Sunday, 28 November 2010
On 24th November, I took part in the Leeds students’ contribution to the nationwide walkout and marches against increased tuition fees and cuts to education spending by the Lib Dem/Conservative government here in the U.K. The police stated the nimber of participants was aound 2,000, while the student organisers estimated around 3,000. The march itself was wonderful, and completely peaceful and non-violent, with funny chants, great slogans on banners and a group of people with a huge soundsystem who chose an inspired playlist of dubstep, jungle, and classic student-friendly songs, like the Beastie Boys’ ‘(You Gotta) Fight For Your Right (To Party)’. After a short rally outside the Art Gallery in Leeds city centre, everyone headed back up to their respective Uni’s or wandered off about their business. However, a group of students went on to the next stage of the protests and occupied two buildings on the University of Leeds campus, which are currently still ongoing with the broad support of students and lots of help from local cafes who are providing food and drinks for the occupiers.

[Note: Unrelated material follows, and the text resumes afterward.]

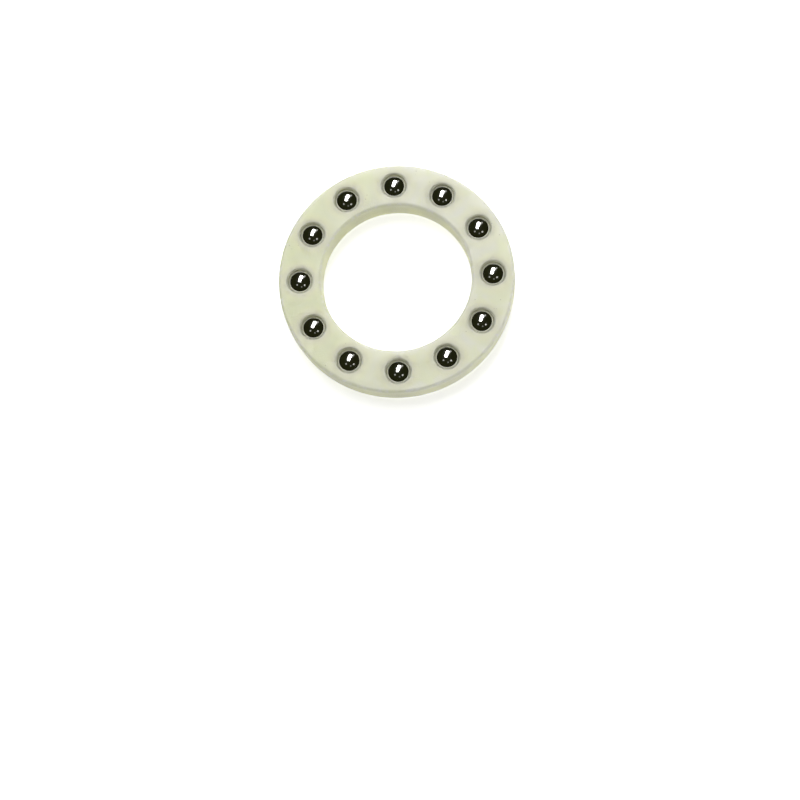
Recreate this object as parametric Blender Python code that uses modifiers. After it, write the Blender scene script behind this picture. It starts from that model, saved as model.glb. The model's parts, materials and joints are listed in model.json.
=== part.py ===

Personally, I am hugely against the proposed changes to the way in which we pay for our education. My family and I can barely afford for me to be at university as it is, and if fees were raised to the proposed rate of between £6-9,000, then I would have had to get a job after attending sixth form, even though my personal strengths lie in academics. To decrease spending on education is a case of panic, cutting off the country’s nose to spite it’s face, as the government forces through Tory policies that have, and will always, seek to improve the position of the rich and reduce the chances of the poor. In pandering to the fear-mongers of the Daily Mail and other right-wing news outlets, one of the most important aspects of our society is going to be drastically stymied. I believe that academic pursuit is essential, and needs consistant funding. Specifically, subjects such as the Arts and Languages are in even more trouble than Maths and the Sciences, as the funding for postgraduate qualifications will be virtually nonexistant by next year.
As an Arts student, I find this to be completely deplorable. The point of higher education is not purely to provide us with scientists and mechanics to build material things and feed into the greed of the government. We need linguists more than ever, and we need historians and writers. The transferrable skills gained from Arts subjects are unattainable in other subjects and vice versa. There cannot be favouritism for the subjects that have an immediate and mappable economic value, as we risk neglecting the subjects that provide universities with their core of students, as well as subjects that feed the mind as well as the wallet.